Unfilled roles have a direct cost

Every day a role sits open, that work either piles up on existing employees or does not get done. The cost of a vacancy is typically 1.5x the daily salary of that role.

Average cost of an unfilled position: $500/day for a $100K role

Slow hiring signals poor process to candidates

Candidates judge your company culture by how you hire. A 6-week process with 7 interviews signals bureaucracy, not agility. This affects offer acceptance rates.

83% of candidates say a negative interview experience changes their opinion of a company (Glassdoor)

Recruiter bandwidth gets consumed by aging pipelines

Long pipelines require more follow-ups, more scheduling, and more candidate management. Faster TTH means recruiters can open and close more roles with the same headcount.

Reducing TTH by 1 week per role frees ~3 hours of recruiter time per open role

How to Reduce Your Time to Hire

Most TTH problems have the same root causes. Here is where to look first.

Sourcing (Days 1–5)

Build talent pipelines before roles open. Pre-screened candidates cut sourcing time by 1–2 weeks. Use saved searches, talent pools, and proactive outreach.

Screening (Days 5–10)

Automate your initial screen with structured async video or AI interviews. Eliminate scheduling back-and-forth for the first stage entirely.

Interview Process (Days 10–25)

Cap at 3 rounds for most roles. Run hiring manager and technical rounds in the same week. Require interviewers to submit feedback within 24 hours — no exceptions.

Offer Stage (Days 25–35)

Pre-approve compensation bands before interviews begin. Remove offer approval chains. Most offers that take 5+ days to send result in declined or renegotiated offers.

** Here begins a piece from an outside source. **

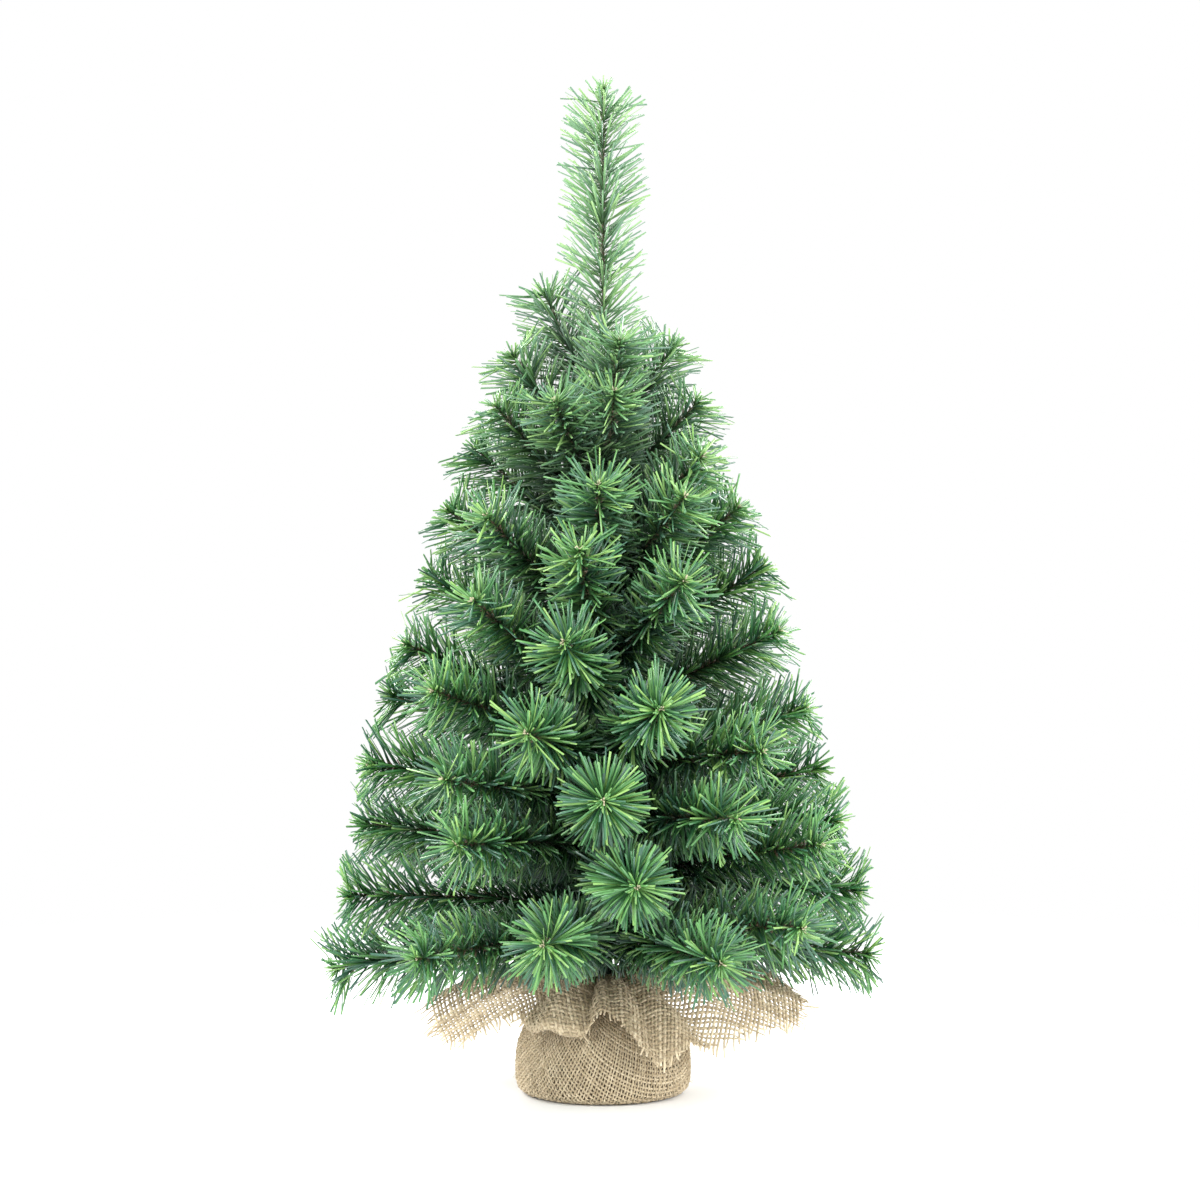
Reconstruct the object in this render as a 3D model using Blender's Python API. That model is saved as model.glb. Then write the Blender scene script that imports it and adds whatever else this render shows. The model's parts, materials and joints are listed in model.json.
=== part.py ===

Frequently Asked Questions

What is a good time to hire?
It depends on your industry and role type. The overall average across industries is approximately 36 days. For technology roles, 35 days is the benchmark. Retail and media companies typically hire faster (21–25 days), while healthcare and government roles take longer (49–53 days). A 'good' TTH is one that is at or below your specific industry benchmark for the roles you hire.
How do I calculate time to hire?
Time to hire = the date the candidate accepted the offer minus the date they first entered your pipeline (either applied or were sourced). For an average TTH across multiple hires, sum all individual TTH values and divide by the number of hires.
What is the difference between time to hire and time to fill?
Time to hire measures from candidate entry (application or sourced) to offer acceptance — it reflects your recruiting process efficiency. Time to fill measures from job requisition approval to offer acceptance — it includes internal delays like headcount approval, job posting delays, and budget sign-off. TTH is more actionable for recruiting teams.
What causes a high time to hire?
The most common causes are: too many interview rounds (5+ stages is common but rarely necessary), slow hiring manager feedback (no SLA on post-interview decisions), lengthy offer approval chains (compensation bands not pre-approved), poor candidate pipeline (reactive sourcing instead of proactive talent pools), and slow initial screening (manual resume review taking days instead of hours).
How accurate are the benchmarks in this calculator?
The benchmarks are sourced from LinkedIn Talent Insights and SHRM Benchmarking Reports and represent median values for professional roles in each industry. They are directional benchmarks — your actual target should account for your specific role types, seniority levels, and geographic market. Senior and specialized roles typically take 20–40% longer than the median shown.
How is the cost of delay calculated?
The cost estimate uses this formula: extra days beyond benchmark × (annual salary ÷ 260 working days) × 1.5 productivity multiplier. The 1.5x multiplier accounts for the fact that a vacant role costs more than just the salary — it includes lost output, manager time managing the gap, and in some cases, temporary coverage costs. This is a conservative estimate; studies from SHRM suggest the true cost can be 2x the daily salary for highly skilled roles.